Medium Diced Potatoes

Yes, I do realize that up until now, this entire blog post has been all complaining.  But for those three reasons I’m complaining about culinary school, (one more minor complaint.  People, I’m not taking COOKING CLASSES.  I’M IN CULINARY SCHOOL.  Major difference) there are a million reasons why I love it.  Firstly, I am doing exactly what I want to be doing.  There are few things in the world that make me happier than cooking.  I know it sounds silly, but cooking to me makes me feel like I’m making magic happen.  I sometimes can’t believe that I take these raw ingredients, cut ’em up, cook ’em up, and BOOM! Something deliciously magical is on the plate in front of me.  I know it isn’t really magic, but it’s the closest I’m ever going to come to being Hermoine Granger.  Secondly, I love my instructors.  Specifically, the one we just had.  She was a feisty, take-no-bullsh*t, foul mouthed, chef.  Basically, she is my personal Oprah.  What she says, I believe.  What she does, I want to do.  If it were possible, I would want her to adopt me into her family (sorry Mom and Dad).  But really, she made me feel more confident in the kitchen and that I actually CAN do this!

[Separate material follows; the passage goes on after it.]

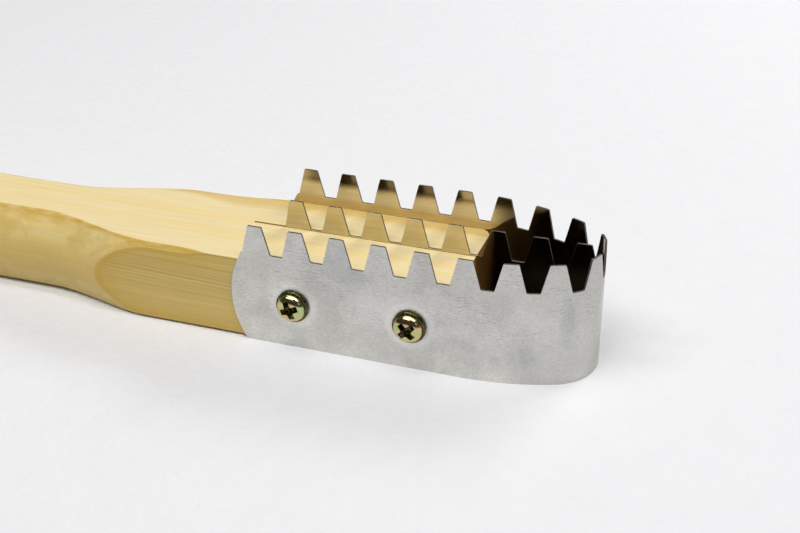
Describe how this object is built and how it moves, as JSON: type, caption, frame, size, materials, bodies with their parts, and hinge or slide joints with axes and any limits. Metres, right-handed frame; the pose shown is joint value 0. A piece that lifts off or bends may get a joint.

And really, the BEST part of going to culinary school is my class.  I love them.  Yes, we butt heads.  It is hot in that kitchen and there are clashing personalities, but I could not think of another group of 14 people I would rather see every morning.  My biggest fear about starting school was that I wasn’t going to make any friends (I know, I literally had bigger fish to fry, but I couldn’t help it).  After the first day, the fear was quickly quelled.  We were all in the same boat.  We were all at the same start line running towards the same finish line.  We were all there wanting to cook.  And that is what brings our motley crew together.  Well, that and our disgustingly raunchy (for 8am) “get your head out of the gutter” brand of humor.  And I’ll be honest, not everyone is best friends, but I think (or at least hope) we genuinely respect each other.  I want everyone in my class to succeed.  I really hope to see them one day on The Food Network or on the cover of Food & Wine or on the list of James Beard Award Winners…and I hope they wish the same for me.

Our Motley Crew

The other evening, I was hanging out at my friend’s apartment when they commented on how I’ve become a little “tougher” since I’ve started school. Through all of the burns, cuts, arguments, and medium diced potatoes I have grown a thicker skin, but I could not imagine being happier than I am now.    And hey, as they say…if you can’t stand the heat, get out of the kitchen!